The picture above right is a close up of the outline around the letter. If you look at the top of the picture, you'll see the good coverage I got on most of the work. In the middle of the picture is a thin spot. This picture used no flash, but it's still not accurate, the thin spot is a little worse than what shows here. This can certainly be attributed to brush technique. There were 3 of these thin spots on a 42 inch tall letter (about 1 meter?) Overall, I'm very pleased with the results. First, a warning, then the details of what I learned while using the product.
Since this job was all brush and roller, no spray, I thought I could get by without using a respirator. Not so, the fumes are pretty strong, you'll need one. Maybe not as strong as multi-purpose screening ink, but still strong.

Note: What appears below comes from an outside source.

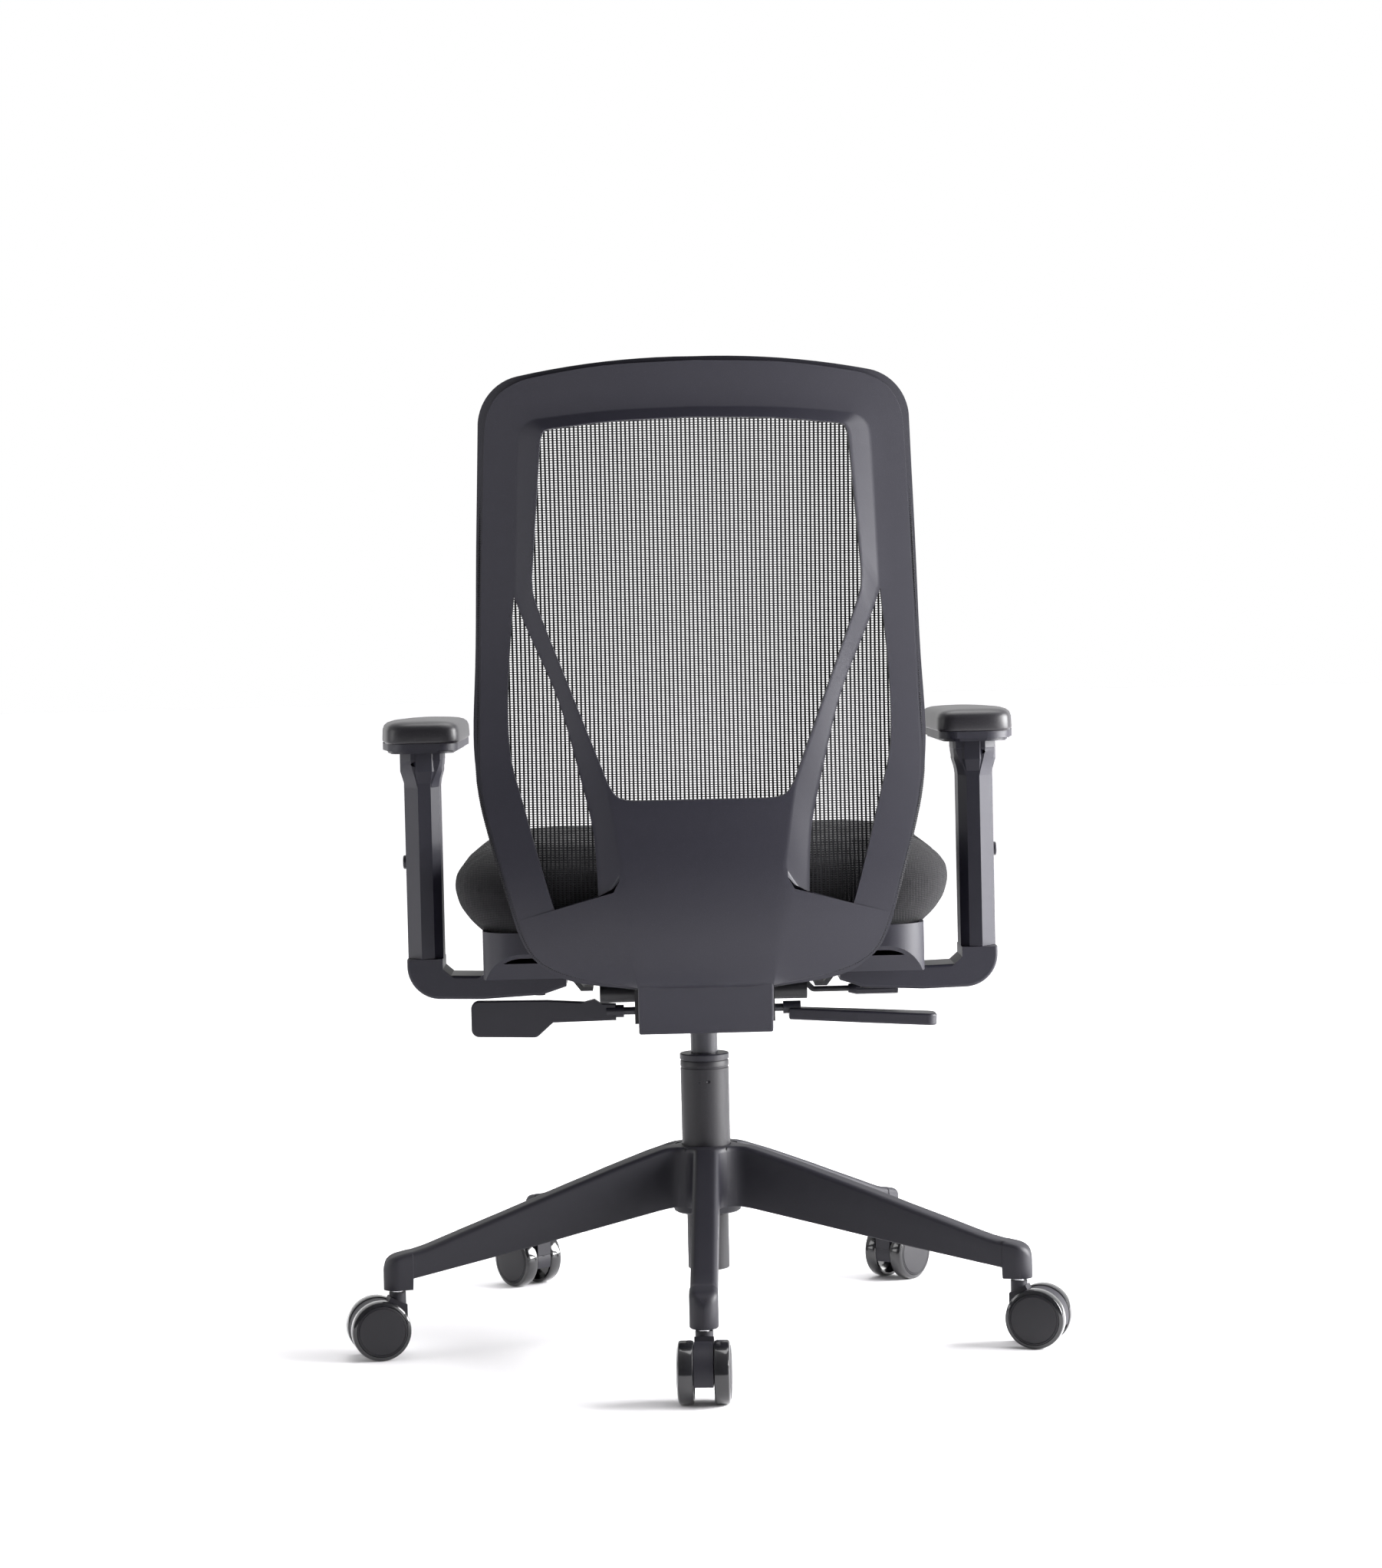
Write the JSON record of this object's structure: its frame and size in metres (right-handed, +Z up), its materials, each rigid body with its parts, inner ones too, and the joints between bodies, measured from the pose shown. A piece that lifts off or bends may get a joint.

The way I received this product , it was quite thin and runny. I decided to try it anyway. Maybe the binder in this product is just that way. This viscosity is actually very interesting. It's been awhile since I was able to use any thin liquid for lettering, save for ink in a caligraphy pen. I've been using latex paints (emulsion U.K.) a lot more lately, and I use them straight out of the can. Also, I still get decent results with One Shot lettering enamel, but it too requires that I don't thin the paint. There are two reasons I'm exploring the use of urethane/polyurethane: Some of the work I do with oil based paint gets a clear coat. This requires a careful application of the clear. Second, this locomotive is an example of work that will be used and handled right away. Oil based paint would remain soft longer, and be more susceptible to staining, when men open doors and latches. As far as viscosity goes, this is where it gets interesting. This product requires more attention in the way of not flinging drops everywhere. Also, a stroke that moves upward is better than the usuall downward. However it was surprising. Years ago, when I first was learning hand lettering, I was taught that you must regularly pallete the brush while using it. This kept fresh paint between the bristles, which flowed, instead of congealed. But the day I was using this product, it required little or no palleting. I guess the seriousness of the solvents kept it from congealing. Granted, I was in a shop, both the air and the surface were about 75 degrees F. A very pleasant and mild afternoon. Further testing will be done under more adverse conditions.

Back in the day, when paint was still leaded, and binder was stronger. a sign guy could thin his paint down and knock out a quicky sign. Some of those lasted for years. This product reminds me of those days. You can work off the tip of the brush, and still have good coverage. This means you can make script and casual stroke lettering easier. This could be very interesting. I have used acrylic automotive enamel before, and the results were always that it turned sticky fast, didn't have good coverage, and turned to melted Mozerella cheese if you used it with a roller. Not so here. Of course, further testing awaits. Till then I can only say that I am pleasantly surprised.

I mixed it up with about 10 percent hardener, and 2 or 3 percent rolling thinner. I think the product is intended to be used with 25% hardender. The rolling thinner is to slow drying time.